Era, allora, il foglio dell’università del giornalismo, perché con Brera c’era Bianciardi e ci potevi trovare Montanelli e altri illustri e, in fabbrica, lavoravano i ragazzi che sognavano di fare questo mestiere sempre bellissimo, erano i Garioni e i Bertarelli, riverenti dinanzi ai docenti, in quel luna park che il Guerino rappresentava per noi amanti del gioco del calcio e dei giochi di parole. Alle spalle di tutto e di tutti si muoveva e sussurrava il grande vecchio che portava il nome di Alberto Rognoni, il Conte, l’uomo che creò il Cesena, l’uomo che inventò l’ufficio inchieste, il nobile fedele al fascio che, seduto all’ultimo banco della classe sfornava le battute e le idee migliori che poi altri sviluppavano.
C’era la scrittura, c’era il disegno di Marino, c’erano Nick and Soda che erano Carosio e Rocco, spesso barcollanti in un tino d’uva pronta a essere pigiata ma già con il fiasco mezzo vuoto o mezzo pieno in mano, simboli unici entrambi, Nick and Soda, Nicolò e Nereo, la voce del football e il cervello del calcio, pronti a scherzare, a deridere, a graffiare nella loro ebbrezza alcolica. Senza che mai, dico mai, a uno dei due fosse venuto in mente di protestare, di reagire con rabbia, perché l’ironia, non l’insulto, era la virtù, insieme con l’intelligenza critica.
Dunque il foglio galeotto era un simbolo di diversità per un manipolo di lettori rispetto all’esercito che si tuffava nei resoconti nella rosea Gazzetta, nel Corriere dello Sport biancorosso, in Stadio che aveva il verde nella testata e nel Tuttosport con il suo colore mattone a dipingere le lettere ballerine dell’insegna. Era il Guerino, unico, intellettuale ma non bolso e accademico, arrivava dopo gli altri ma prima di tutti, appuntamento imperdibile per chi aveva voglia di approfondire con quel pizzico di vanagloria e di narcisismo tipici dei talentuosi, con Tosatti, Facchinetti, Grassia.

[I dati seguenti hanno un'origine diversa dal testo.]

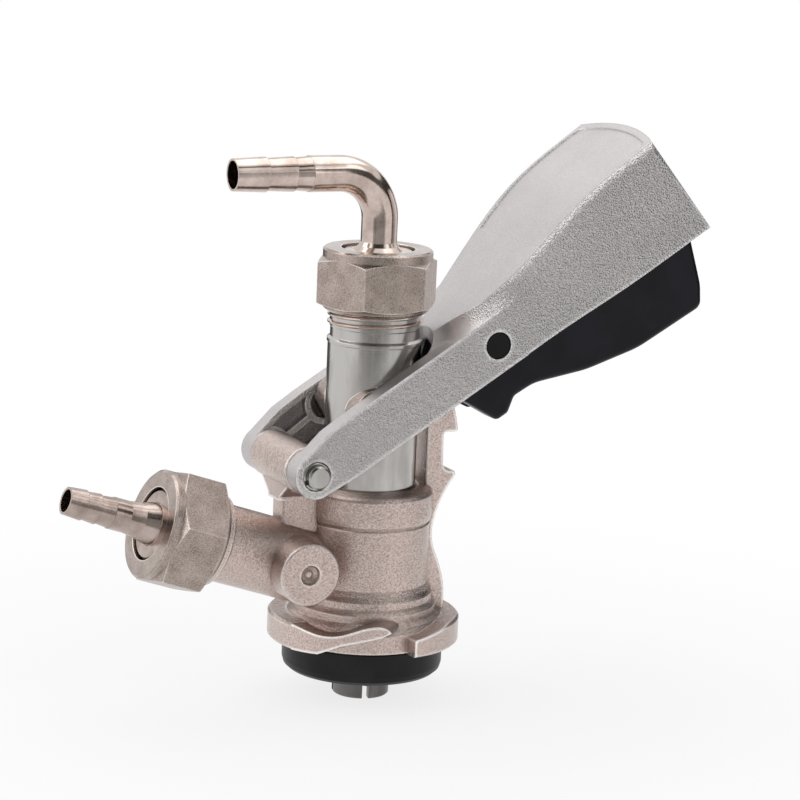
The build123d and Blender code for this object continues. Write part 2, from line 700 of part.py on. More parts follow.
def fork_gap():
    """Room between the arms for the probe, cut round at the root of the fork."""
    tall = 3 * arm_top
    return (Pos(0, 0, hinge_z + tall) * Cylinder(fork_root_r, 2 * tall)) & (
        Pos(0, 0, hinge_z + tall) * Box(4 * fork_root_r, 2 * arm_rib_face, 2 * tall))


def handle_arm(hollow):
    """One arm of the fork: a plate with an eye, flanges and the cam track on its inner side."""
    arm = arm_plate(arm_outline(0), arm_rib_face, arm_face) - hollow
    arm += arm_plate(Circle(eye_r), arm_face - eye_depth, arm_face)
    arm -= arm_pocket()
    return arm - cam_track(stud_r + slot_clear, arm_rib_face - 1, arm_face - arm_wall)


def handle_casting():
    outer = paddle_solid(0) - paddle_end_cut(0)
    hollow = paddle_solid(shell_wall) - paddle_end_cut(shell_wall)
    arm = handle_arm(hollow)
    handle = (outer - hollow) + arm + mirror(arm, Plane.XY)
    handle -= panel_cut(outer)
    handle -= arm_rod(pin_r + running, 0, 0, -2 * arm_face, 2 * arm_face)
    for face in (-arm_face, arm_face):
        handle -= arm_rod(eye_recess_r, 0, 0, face - eye_recess, face + eye_recess)
    handle -= arm_rod(trigger_pin_r, trigger_s, trigger_t, -2 * arm_face, 2 * arm_face)
    return in_handle(handle) - fork_gap()


def panel_cut(outer):
    """Shallow panel sunk in the top of the paddle, its end arched like the paddle's."""
    end = paddle_end - panel_inset
    half = paddle_half - panel_inset - ridge_round / 2
    bulge = paddle_end_r - sqrt(paddle_end_r ** 2 - half ** 2)
    plan = make_face(Curve() + [
        ThreePointArc((end - bulge, -half), (end, 0), (end - bulge, half)),
        Polyline((end - bulge, half), (panel_start + 14, half), (panel_start, half - 1.6),
                 (panel_start, 1.6 - half), (panel_start + 14, -half), (end - bulge, -half))])
    plan = fillet(plan.vertices().sort_by(Axis.X)[-2:], paddle_corner_r - panel_inset / 2)
    prism = Pos(0, panel_low, 0) * extrude(Plane.XZ * plan, -ridge_top)
    return (prism & outer) - Pos(0, -panel_depth, 0) * outer


# ---- trigger --------------------------------------------------------------------------------
def trigger_outline():
    """Side view of the trigger: claw toe, finger hollow, belly, tail and top.

    Each corner has a place along the arm, a height over its centre line and a rounding.
    """
    corners = (
        (grip_front, -4.0, 1.5), (grip_front, -8.5, 2.0), (47.2, toe_low, 1.6), (50.6, toe_low, 1.8),
        (54.0, -15.6, 2.0), (60.0, -15.9, 12), (73.5, -21.2, 25), (88.0, grip_low + 0.8, 25),
        (grip_end - 5.4, grip_low, 2.6), (grip_end - 2.8, grip_low + 5.0, 12), (grip_end, -9.4, 0),
        (grip_end - 1.6, -4.4, 0), (92.0, 1.0, 0), (68.0, 3.6, 0), (58.0, 5.2, 0), (50.0, 3.6, 0))
    outline = make_face(Polyline(*[(s, t) for s, t, _ in corners], close=True))
    for s, t, radius in corners:
        if radius:
            corner = outline.vertices().sort_by_distance((s, t))[0]
            outline = fillet(corner, radius)
    return outline


def trigger_grip():
    """Moulded grip: open on top like a tray, with two cheeks that pass either side of the post."""
    outline = trigger_outline()
    grip = extrude(outline, trigger_half, both=True)
    rim = [e for e in grip.edges() if abs(abs(e.center().Z) - trigger_half) < 0.01]
    grip = fillet([e for e in rim if e.center().Y < -4], trigger_round)
    cavity_line = offset(outline, -trigger_wall)
    cavity = extrude(cavity_line, trigger_half - trigger_wall, both=True)
    cavity &= Pos(cavity_start + paddle_low_end / 2, 0, 0) * Box(paddle_low_end, paddle_low_end, 60)
    opening = extrude(make_face(Polyline(
        (49.5, 0), (58.0, -3.0), (108.5, -8.0), (110.0, 12.0), (49.5, 12.0), close=True)),
        trigger_half - trigger_wall, both=True)
    slot = Pos(slot_end / 2, 0, 0) * Box(slot_end, paddle_low_end, 2 * trigger_slot)
    grip -= cavity + opening + slot
    low, high = trigger_half - trigger_wall, arm_face - shell_wall - loose / 2
    boss = arm_rod(trigger_boss_r, trigger_s, trigger_t, low, high)
    grip += boss
    grip += mirror(boss, Plane.XY)
    inside = extrude(offset(outline, -0.2), trigger_half - trigger_wall, both=True)
    for s in grip_ribs:
        rib = Pos(s, (grip_rib_low + grip_rib_top) / 2, 0) * Box(
            grip_rib_w, grip_rib_top - grip_rib_low, 2 * trigger_half)
        grip += rib & inside
    grip -= arm_rod(trigger_pin_r + running, trigger_s, trigger_t, -arm_face, arm_face)
    grip -= arm_rod(claw_r, claw_s, claw_t, -trigger_half + 1.0, trigger_half - 1.0)
    return in_handle(grip)


def claw_pin():
    """Steel pin across the cheeks that hooks under the post."""
    half = trigger_half - 1.0 - seated
    return in_handle(arm_rod(claw_r - seated / 2, claw_s, claw_t, -half, half))


def trigger_pin():
    half = arm_face - 0.15
    pin = arm_rod(trigger_pin_r, trigger_s, trigger_t, -half, half)
    return in_handle(chamfer(pin.edges().filter_by(GeomType.CIRCLE), 0.3))


def trigger_spring():
    """Torsion spring round the trigger pin, with a straight leg at its first coil."""
    radius = trigger_pin_r + coil_wire + loose
    height = coil_turns * coil_pitch
    path = Helix(coil_pitch, height, radius)
    section = Plane(origin=path @ 0, z_dir=path % 0) * Circle(coil_wire)
    coil = sweep(section, path, is_frenet=True)
    start = path @ 0
    leg = Pos(start.X, start.Y + coil_leg / 2, start.Z) * Rot(90, 0, 0) * Cylinder(coil_wire, coil_leg)
    return in_handle(Pos(trigger_s, trigger_t, -height / 2) * (coil + leg))


write("body_casting", body_casting())
write("body_seal", body_seal())
write("gland_rings", Compound(gland_rings()))
write("gas_check_valve", gas_check_valve())
write("gas_washer", gas_frame.location * Pos(0, 0, gas_stub_end) * face_washer())
write("gas_nut", gas_frame.location * Pos(0, 0, gas_nut_at) * Rot(0, 0, 12) * union_nut())
write("gas_tail_piece", gas_tail_piece())
write("hinge_pin", hinge_pin())
write("hinge_snap_rings", Compound(both_sides(snap_ring())))
write("probe_tube", probe_tube())
write("guide_studs", Compound(both_sides(stud_shape())))
write("probe_nose", probe_nose())
write("probe_seal", probe_seal())
write("ball_seat", ball_seat())
write("check_ball", Pos(0, 0, ball_rest_z()) * Sphere(ball_r))
write("ball_cage", ball_cage())
write("beer_washer", Pos(0, 0, stub_end) * face_washer())
write("beer_nut", Pos(0, 0, beer_nut_z) * Rot(0, 0, -6) * union_nut())
write("beer_elbow", beer_elbow())
write("handle", handle_casting())
write("trigger_grip", trigger_grip())
write("claw_pin", claw_pin())
write("trigger_pin", trigger_pin())
write("trigger_spring", trigger_spring())
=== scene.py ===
import json
from math import cos, pi, radians, sin

import bpy
from mathutils import Matrix, Vector


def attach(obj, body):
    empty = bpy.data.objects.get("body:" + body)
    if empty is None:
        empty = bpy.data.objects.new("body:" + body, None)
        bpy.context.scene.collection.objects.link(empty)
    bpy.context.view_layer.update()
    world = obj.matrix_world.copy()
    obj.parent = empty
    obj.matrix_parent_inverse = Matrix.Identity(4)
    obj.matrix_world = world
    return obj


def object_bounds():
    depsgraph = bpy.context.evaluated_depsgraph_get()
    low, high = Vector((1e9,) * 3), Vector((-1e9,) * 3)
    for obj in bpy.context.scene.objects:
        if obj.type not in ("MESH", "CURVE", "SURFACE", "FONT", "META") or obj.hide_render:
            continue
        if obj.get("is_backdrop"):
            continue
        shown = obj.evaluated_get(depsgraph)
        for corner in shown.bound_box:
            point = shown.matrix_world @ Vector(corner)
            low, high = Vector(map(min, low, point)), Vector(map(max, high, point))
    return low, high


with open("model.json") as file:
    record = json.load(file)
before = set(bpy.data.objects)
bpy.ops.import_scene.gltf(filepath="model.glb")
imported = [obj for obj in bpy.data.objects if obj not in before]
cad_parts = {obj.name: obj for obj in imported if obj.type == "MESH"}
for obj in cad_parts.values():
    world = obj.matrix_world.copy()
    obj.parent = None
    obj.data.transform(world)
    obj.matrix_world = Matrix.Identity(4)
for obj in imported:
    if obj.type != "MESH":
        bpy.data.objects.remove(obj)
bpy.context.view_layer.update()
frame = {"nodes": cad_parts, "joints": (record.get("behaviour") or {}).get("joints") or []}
nodes = frame["nodes"]
joints = {joint["name"]: joint for joint in frame["joints"]}
mm = 0.001
print("frame loaded:", len(nodes), "nodes")


# a socket that can be used in plain arithmetic
class Wire:
    def __init__(self, tree, socket):
        self.tree = tree
        self.socket = socket

    def math(self, operation, *others):
        values = dict(enumerate((self,) + others))
        return self.tree.node("ShaderNodeMath", {"operation": operation}, values)

    def __add__(self, other):
        return self.math("ADD", other)

    def __sub__(self, other):
        return self.math("SUBTRACT", other)

    def __rsub__(self, other):
        return self.tree.node("ShaderNodeMath", {"operation": "SUBTRACT"}, {0: other, 1: self})

    def __mul__(self, other):
        return self.math("MULTIPLY", other)

    __radd__ = __add__
    __rmul__ = __mul__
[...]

Vennero poi le televisioni, metà di mille, vennero le tecnologie, internet, telefonini, ipad, blog, una nebbia di notizie senza approfondimento e identità, vennero crisi, tagli, licenziamenti, sacrifici, sangue, sudore e lacrime.

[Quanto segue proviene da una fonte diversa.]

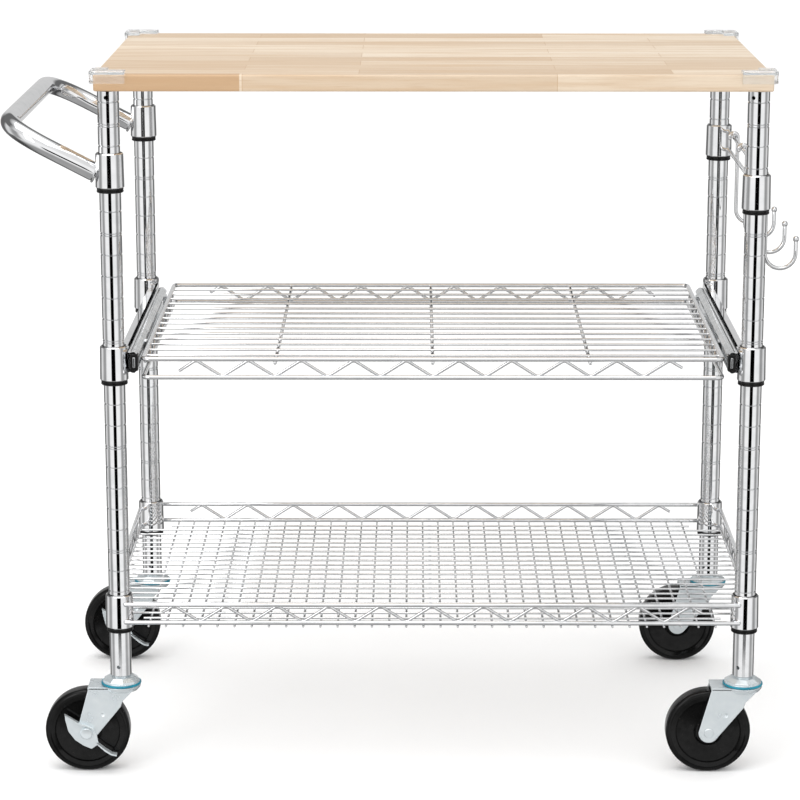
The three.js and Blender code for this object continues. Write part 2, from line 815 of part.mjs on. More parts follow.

Il Guerino ha cambiato pelle, faccia, postura, colore e colori ma i suoi direttori, da Cucci a Bartoletti, da Zazzaroni a Bortolotti a Marani, per citarne alcuni, hanno tenuto duro, figli della loro terra di Romagna, dolce e sanguigna, dotta e perfida, resistendo al logorio del giornalismo moderno che altrove ha fatto vittime illustri.
Il Guerino oggi è diventato una sigla, GS, ma quella voce sincopata non è affatto spenta. Cerca di reagire, di alzare la testa, di lanciare la stilografica, velenosa, appuntita, come il Guerino sa dal millenovecentododici.
Cento anni formano un album che nessun fantacalcio potrebbe immaginare e allestire, perché il secolo del Guerin Sportivo è il tempo lungo, e breve assieme, di tre generazioni che non hanno età ma hanno memoria, cultura, rispetto della tradizione. In fondo, a pensarci bene, è il nostro compleanno mentre attorno ronzano voci fastidiose.